#### Problem:
Repeat, exactly, the run of lines that opens with the line containing "Continue the three.js" and closes with the line containing "drums and cables", and leave all other lines out.

#### Stored records:
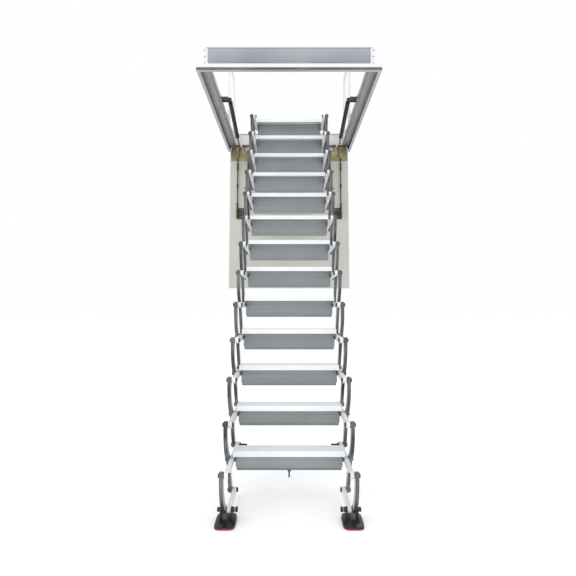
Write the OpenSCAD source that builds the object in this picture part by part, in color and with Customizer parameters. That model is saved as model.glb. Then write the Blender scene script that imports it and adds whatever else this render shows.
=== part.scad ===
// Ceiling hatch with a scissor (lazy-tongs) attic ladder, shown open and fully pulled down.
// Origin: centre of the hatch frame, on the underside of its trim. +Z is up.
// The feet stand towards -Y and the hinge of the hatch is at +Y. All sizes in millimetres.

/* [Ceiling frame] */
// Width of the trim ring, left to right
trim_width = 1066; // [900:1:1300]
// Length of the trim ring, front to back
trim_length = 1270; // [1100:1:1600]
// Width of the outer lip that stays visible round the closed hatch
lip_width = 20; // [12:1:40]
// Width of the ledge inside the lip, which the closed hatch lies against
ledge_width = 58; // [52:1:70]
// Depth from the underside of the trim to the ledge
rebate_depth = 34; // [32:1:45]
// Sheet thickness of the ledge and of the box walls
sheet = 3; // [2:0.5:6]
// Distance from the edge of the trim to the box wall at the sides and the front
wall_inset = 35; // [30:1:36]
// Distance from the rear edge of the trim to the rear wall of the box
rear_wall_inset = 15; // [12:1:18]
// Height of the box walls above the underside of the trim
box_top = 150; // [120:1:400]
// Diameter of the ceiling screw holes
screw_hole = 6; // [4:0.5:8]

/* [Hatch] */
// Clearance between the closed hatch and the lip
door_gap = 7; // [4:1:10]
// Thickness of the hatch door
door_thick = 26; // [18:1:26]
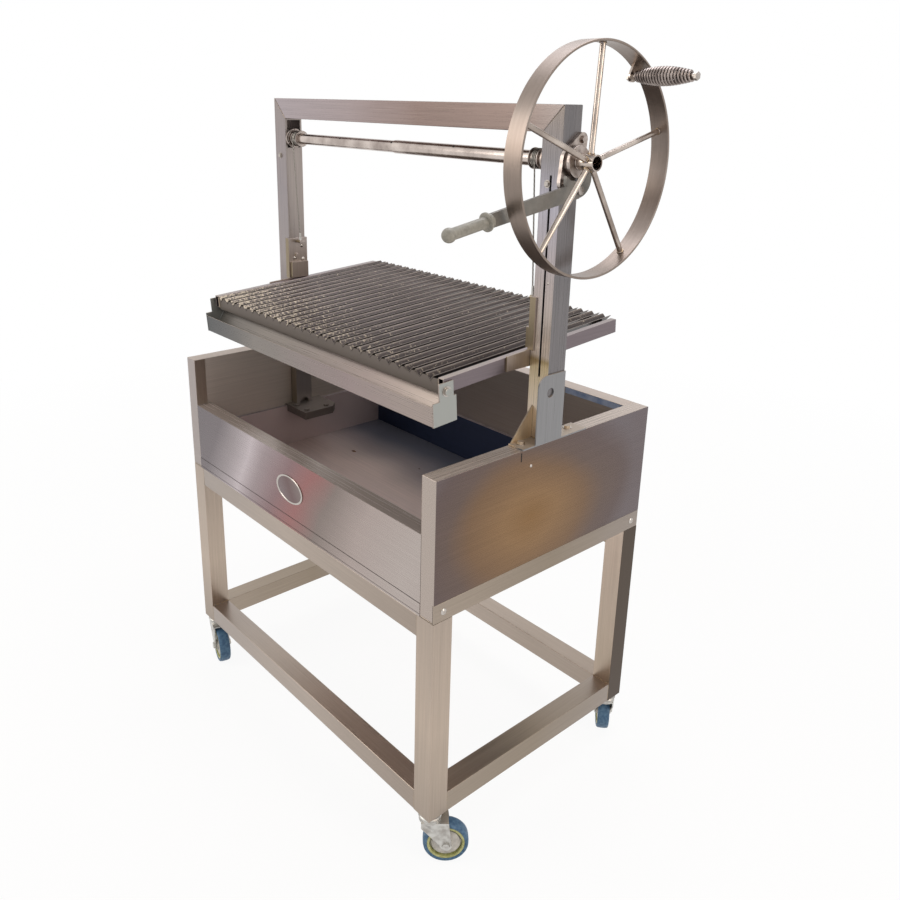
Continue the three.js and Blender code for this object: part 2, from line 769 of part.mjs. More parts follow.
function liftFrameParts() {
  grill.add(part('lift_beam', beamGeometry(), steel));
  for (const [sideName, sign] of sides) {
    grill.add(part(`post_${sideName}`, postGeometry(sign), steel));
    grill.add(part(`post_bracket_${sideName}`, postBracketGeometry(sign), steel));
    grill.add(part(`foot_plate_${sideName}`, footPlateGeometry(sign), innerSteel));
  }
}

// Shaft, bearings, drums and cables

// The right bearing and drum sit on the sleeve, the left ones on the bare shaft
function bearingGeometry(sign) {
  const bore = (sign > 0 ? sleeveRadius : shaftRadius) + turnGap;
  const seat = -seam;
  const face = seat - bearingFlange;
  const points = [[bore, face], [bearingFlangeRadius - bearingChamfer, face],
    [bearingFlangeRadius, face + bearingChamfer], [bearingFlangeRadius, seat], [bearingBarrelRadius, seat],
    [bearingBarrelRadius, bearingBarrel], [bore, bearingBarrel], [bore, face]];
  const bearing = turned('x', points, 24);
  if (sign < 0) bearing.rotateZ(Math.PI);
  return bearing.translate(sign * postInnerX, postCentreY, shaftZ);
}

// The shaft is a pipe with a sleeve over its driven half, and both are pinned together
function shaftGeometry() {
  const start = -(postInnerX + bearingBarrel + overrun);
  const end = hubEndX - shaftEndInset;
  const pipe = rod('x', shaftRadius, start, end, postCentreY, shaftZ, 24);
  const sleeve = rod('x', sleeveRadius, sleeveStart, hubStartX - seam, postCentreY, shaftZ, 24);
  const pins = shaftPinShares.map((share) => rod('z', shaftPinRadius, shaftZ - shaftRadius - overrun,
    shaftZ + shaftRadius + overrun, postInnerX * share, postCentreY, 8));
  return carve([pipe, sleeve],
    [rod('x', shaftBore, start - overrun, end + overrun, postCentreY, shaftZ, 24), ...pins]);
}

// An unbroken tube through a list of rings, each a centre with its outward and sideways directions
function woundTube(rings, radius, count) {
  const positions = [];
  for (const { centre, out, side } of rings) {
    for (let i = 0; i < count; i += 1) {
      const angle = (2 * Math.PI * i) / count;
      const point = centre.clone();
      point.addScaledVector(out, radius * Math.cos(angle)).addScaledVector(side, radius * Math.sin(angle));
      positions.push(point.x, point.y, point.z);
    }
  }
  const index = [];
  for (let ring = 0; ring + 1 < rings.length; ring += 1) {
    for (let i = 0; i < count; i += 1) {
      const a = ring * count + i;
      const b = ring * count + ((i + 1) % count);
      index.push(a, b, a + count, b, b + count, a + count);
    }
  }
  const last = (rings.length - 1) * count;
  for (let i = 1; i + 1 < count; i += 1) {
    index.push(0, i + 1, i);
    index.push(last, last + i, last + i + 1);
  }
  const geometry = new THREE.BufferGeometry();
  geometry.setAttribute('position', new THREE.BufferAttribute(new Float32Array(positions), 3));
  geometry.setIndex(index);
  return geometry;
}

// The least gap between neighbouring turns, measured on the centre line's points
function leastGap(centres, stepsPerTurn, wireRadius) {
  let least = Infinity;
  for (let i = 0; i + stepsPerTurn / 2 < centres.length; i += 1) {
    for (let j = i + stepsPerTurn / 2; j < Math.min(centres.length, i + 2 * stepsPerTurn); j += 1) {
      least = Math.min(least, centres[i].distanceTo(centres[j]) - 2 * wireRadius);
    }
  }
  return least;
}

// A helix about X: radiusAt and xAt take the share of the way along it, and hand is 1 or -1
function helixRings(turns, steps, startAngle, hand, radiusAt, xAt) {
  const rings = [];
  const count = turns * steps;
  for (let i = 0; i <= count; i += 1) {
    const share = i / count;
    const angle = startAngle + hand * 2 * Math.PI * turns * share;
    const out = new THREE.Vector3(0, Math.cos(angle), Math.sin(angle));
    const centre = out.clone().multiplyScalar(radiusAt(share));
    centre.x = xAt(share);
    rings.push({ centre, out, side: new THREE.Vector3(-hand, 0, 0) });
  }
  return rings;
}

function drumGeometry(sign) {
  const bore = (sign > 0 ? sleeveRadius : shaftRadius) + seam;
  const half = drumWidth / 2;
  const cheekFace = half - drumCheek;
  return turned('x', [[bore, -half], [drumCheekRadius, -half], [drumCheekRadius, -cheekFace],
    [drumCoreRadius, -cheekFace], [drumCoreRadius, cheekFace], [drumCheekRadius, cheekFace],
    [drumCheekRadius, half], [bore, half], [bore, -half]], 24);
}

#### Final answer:
Continue the three.js and Blender code for this object: part 2, from line 769 of part.mjs. More parts follow.
function liftFrameParts() {
  grill.add(part('lift_beam', beamGeometry(), steel));
  for (const [sideName, sign] of sides) {
    grill.add(part(`post_${sideName}`, postGeometry(sign), steel));
    grill.add(part(`post_bracket_${sideName}`, postBracketGeometry(sign), steel));
    grill.add(part(`foot_plate_${sideName}`, footPlateGeometry(sign), innerSteel));
  }
}

// Shaft, bearings, drums and cables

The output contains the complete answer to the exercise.